I think a lot of people underestimate the difficulty of putting together a good cover. What have you always enjoyed about that challenge?
A lot of what I’ve learned over the years has been from learning other people’s songs. It was through learning other people’s songs that I was able to really start working on my own and forming my own stuff. It’s always been something I love doing. When it comes to choosing covers for a record, it comes down to obviously artists that I love and admire and respect, but also songs that I love to sing. I have to see what the bulk of my original material is like before I can really see what mood is lacking and might need to be created by another song that I love.
Who is your dream jam?
Oh gosh (laughs). I feel so lucky to have been in so many of my dream jams (laughs). That’s one of the cool things about these festivals, is that so many of the artists are just accessible and hanging out and jamming. But if I had to pick one person who I haven’t gotten to play with, I’d have to say Paul Simon. I’m so inspired by his musicianship and writing. That would be a dream.
It would be very understandable for someone in your position — with so much happening so early — to feel pressure, but you don’t strike me as feeling any. How do you avoid that?

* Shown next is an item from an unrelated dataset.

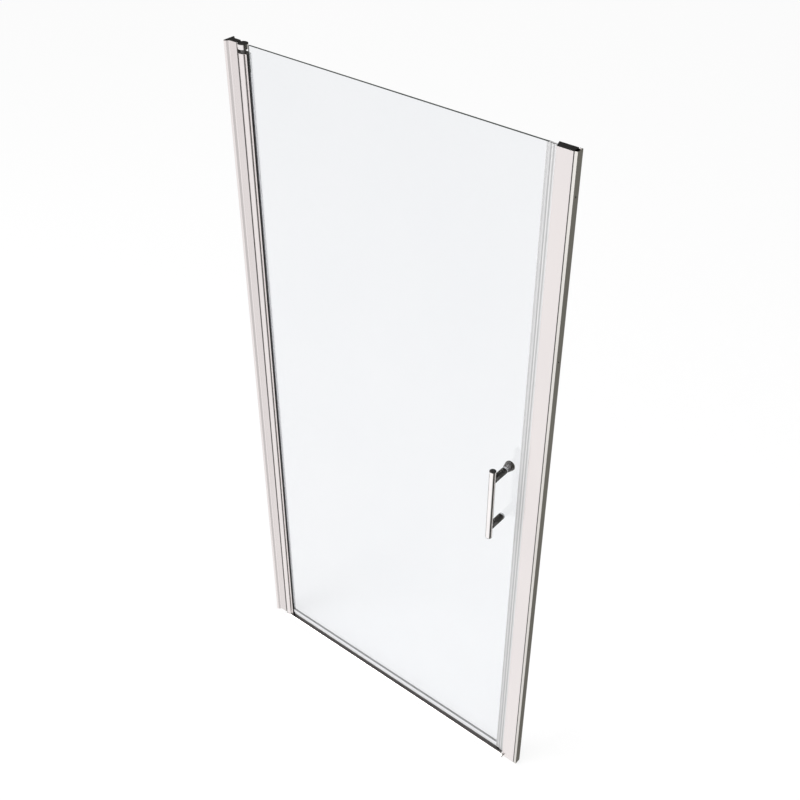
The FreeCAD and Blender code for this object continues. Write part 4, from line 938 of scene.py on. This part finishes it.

I’ve been working on it since high school. Having to balance the school and music career thing has been a great learning experience for me, just working on myself and trying to figure out ways to balance all these things. It gets really overwhelming sometimes, but with that being said, I feel extremely fortunate to be surrounded by a great team of people on the business side of it all. That helps me keep a level head, as does just trying to constantly surround myself with people that inspire me.